Чтобы пройти медкомиссию, пришлось отстоять двухчасовую очередь, и вот нужный документ получен, и я с ним явился в секцию.
- Ты что принес? – меня спросили, глянув в справку.
- Что-нибудь не так?
- Еще бы! Здесь написано: годен к управлению автомобилем без ограничения тоннажа.
- А что должно быть? Разве управление автомобилем, да еще без ограничения тоннажа не предъявляет самые высокие требования к здоровью водителя? – недоумевал я.
- Не умничай: должно быть написано: годен к управлению мотоциклом.
Сочтя этот конфуз дурным предзнаменованием, я не стал искушать судьбу, и решил записаться в секцию парусного спорта, который мне представлялся не менее экзотичным, чем мотокросс, тем более, что его окружал флер аристократизма.

В обывательском представлении плаванье на яхте – это плавное скольжение по водной синеве, под  умиротворяющее журчание водных струй; - перемещение  в пространстве, пронизанном  ярким светом, льющимся не только от высоко стоящего солнца, но и отраженным от белоснежных парусов, в пространстве, где овевает  прохладою легкий ветерок. Именно таких представлений придерживались две эффектных девицы, напросившихся как-то в пассажиры на нашу «Синицу» - швертбот класса «М». Так как погода была отменной, девицы разоблачились, дабы продемонстрировать свои соблазнительные формы, подчеркнутые  модными купальниками, тем самым утвердить свою власть над тремя парнями – рулевым Эльмаром и двумя матросами – Юрой и вашим покорным слугой.

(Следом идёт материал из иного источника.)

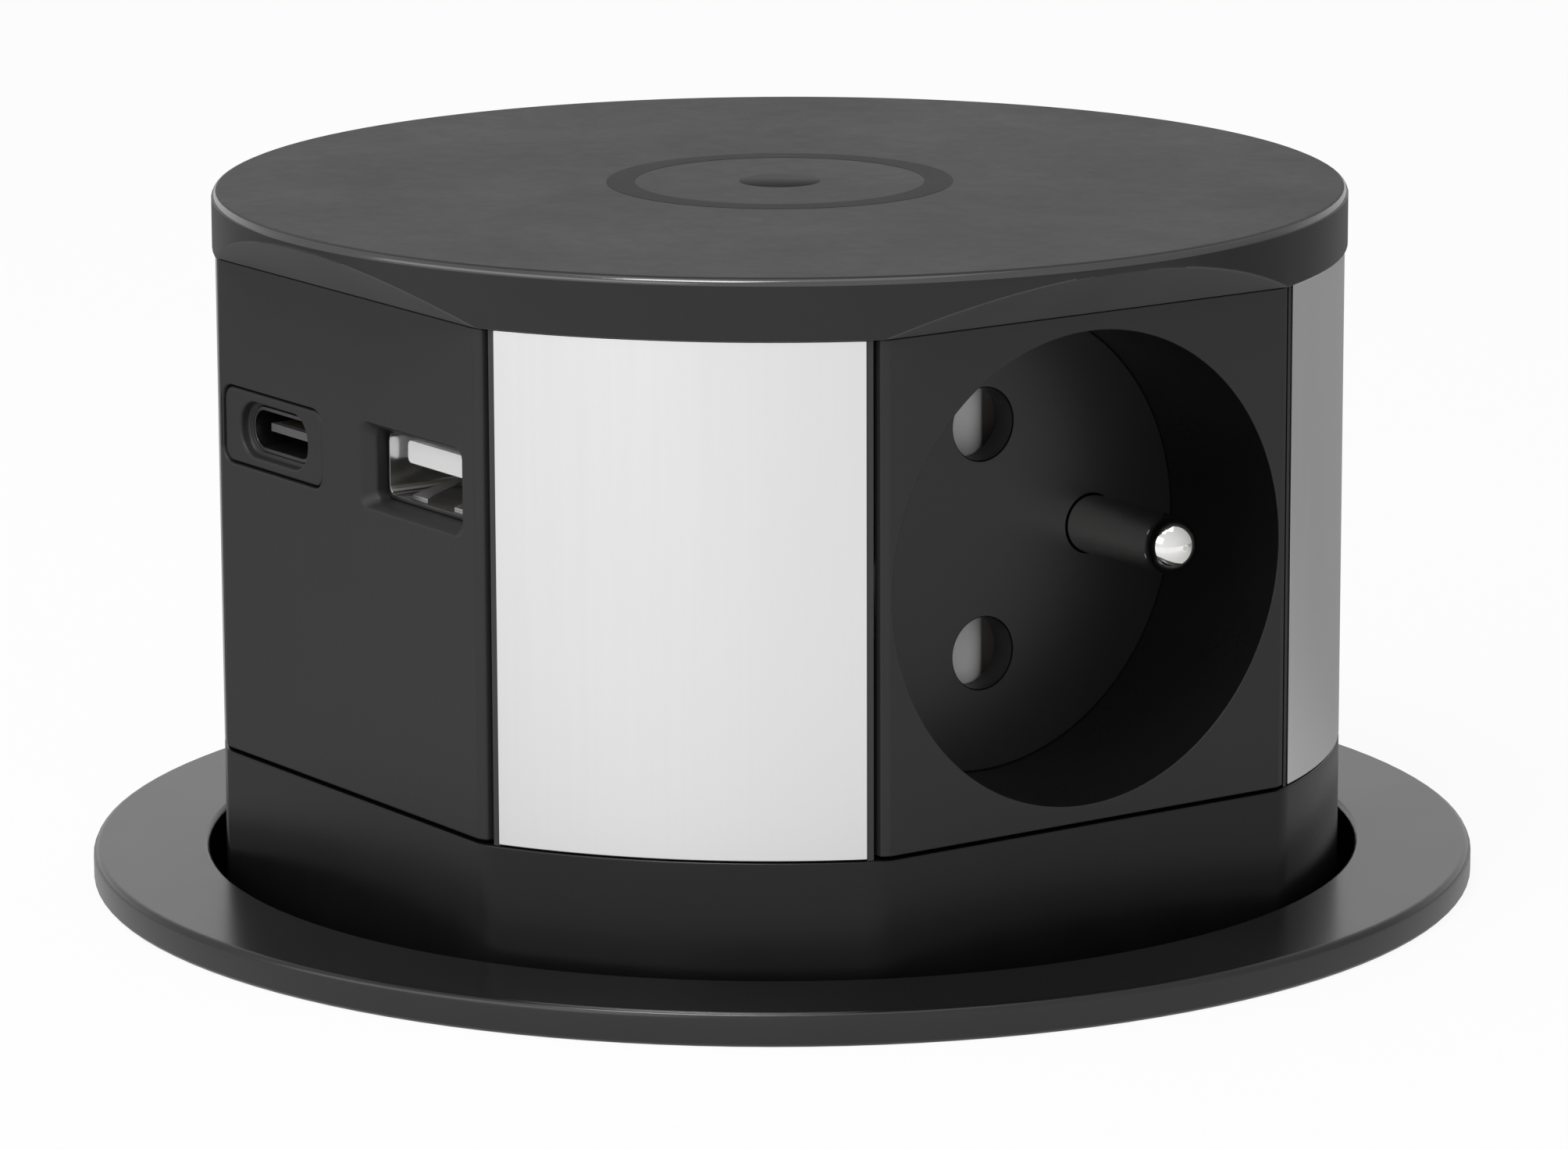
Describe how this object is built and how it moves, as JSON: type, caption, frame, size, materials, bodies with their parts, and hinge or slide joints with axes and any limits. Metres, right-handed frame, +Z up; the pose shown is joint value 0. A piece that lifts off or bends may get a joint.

Так и проходило наше приятное плаванье по Клязьминскому водохранилищу, пока мы не заметили, как на горизонте начали сгущаться тучи, но нас это особенно не встревожило: мы уже были привычны к феномену: летняя гроза на акватории. Наши же пассажирки были морально не подготовлены к тому, что их ожидало.
Ситуация развивалась стремительно; как только солнце скрылось, налетел грозовой шквал; мы его встретили, двигаясь курсом фордевинд, когда ветер дует сзади, а оба паруса – грот и стаксель – располагаются в плоскости, перпендикулярной продольной оси судна, по обе стороны от мачты. Упираясь в паруса с такою силою, что мачта от ужаса  отчаянно скрипела, шквал погнал яхту с умопомрачительной скоростью, так, что за ее кормой клокотали буруны. Когда ветер достигал максимальной силы, лодка зарывалась носом в воду, и по ее палубе устремлялся водный поток, грозивший, поднявшись над комингсами, яхту затопить. Эльмар, сидевший на румпеле, изо всех сил старался держать «Синицу» на курсе, избегая самопроизвольного поворота «фордевинд», который бы неминуемо закончился тем, что яхта бы «легла». Мы с Юрой стояли на палубе: я поддерживал грот, чтобы он со свистом не перемахнул на противоположную сторону, грозя проломить гиком чей-нибудь череп. Юра же держал за угол стаксель, чтобы он не бился на ветру. Наших пассажирок не было видно: с лицами, позеленевшими от страха, они лежали ничком на дне лодки. Наша команда этот шквал выдюжила; яхта не легла.  Когда мы подошли к бону, наши пассажирки вылезли из лодки с невероятной поспешностью, видимо, еще не веря, что спаслись.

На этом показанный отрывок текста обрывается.